Like all good restaurants, success starts in the kitchen, where Janke plates meals that are almost entirely from scratch, he said.

The menu — which includes nine entrees, nine sandwiches, seven salads and eight appetizers, plus sides — aims to give guests high quality meals.

Sas manages the bar, which offers 12 craft beers on tap, red and white wine by the bottle and glass, and 11 signature cocktails with imaginative names like Fowlers Rum and the Barn Mule.

“If you have a small menu, you can execute it really, really well,” Stanton said, adding, in their experience, high standards in the kitchen will ensure repeat customers.

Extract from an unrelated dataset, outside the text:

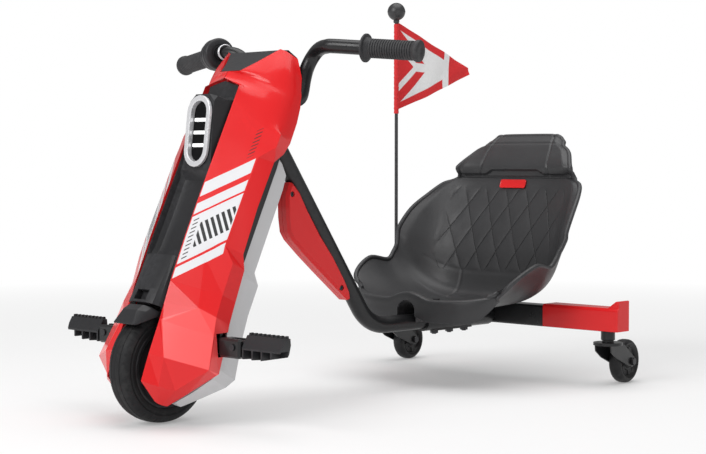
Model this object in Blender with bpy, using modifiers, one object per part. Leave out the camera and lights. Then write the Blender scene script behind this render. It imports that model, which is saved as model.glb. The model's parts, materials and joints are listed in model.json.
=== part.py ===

Before they could create culinary masterpieces, build a strong nucleus of guests or even open the doors, they had to hire staff, restock and navigate inspections and permits while turning the Brew and Que into the Brown Barn Tavern.

They got it done in 17 days and had a soft opening the end of July.

“We flipped the entire restaurant,” Stanton said, adding many of the 25 employees pitched in with everyone working hard and having fun.

Besides providing the community with a scenic dining venue and a place to celebrate with family and friends, Stanton said he and the Brown Barn Tavern staff want to connect with guests, visit for a few minutes when time allows and build relationships.

Some relationships are pre-built.

Stanton’s father, Jack Stanton, who lives in Newbury Township, insisted that if his son opened his own restaurant, there was one big requirement.

“Dad said, ‘You’ve got to have good soup,’” he said.

Every chef has a specialty and Janke is known far and wide for his French onion soup, Stanton said.

“Every single guest who has tried his French onion soup says, ‘That’s the best soup we’ve had in our lives,’” he said.

One senior guest who has traveled the world declared he’d never had better soup, Stanton said.

Owning a business is many things for the partners — hard work, collaboration, discovery and community — but Stanton sees the Brown Barn as an opportunity he couldn’t pass up and he credits his Burntwood experience with preparing him for this venture.

“I wouldn’t be here if not for those opportunities. We are very, very blessed to be here,” he said.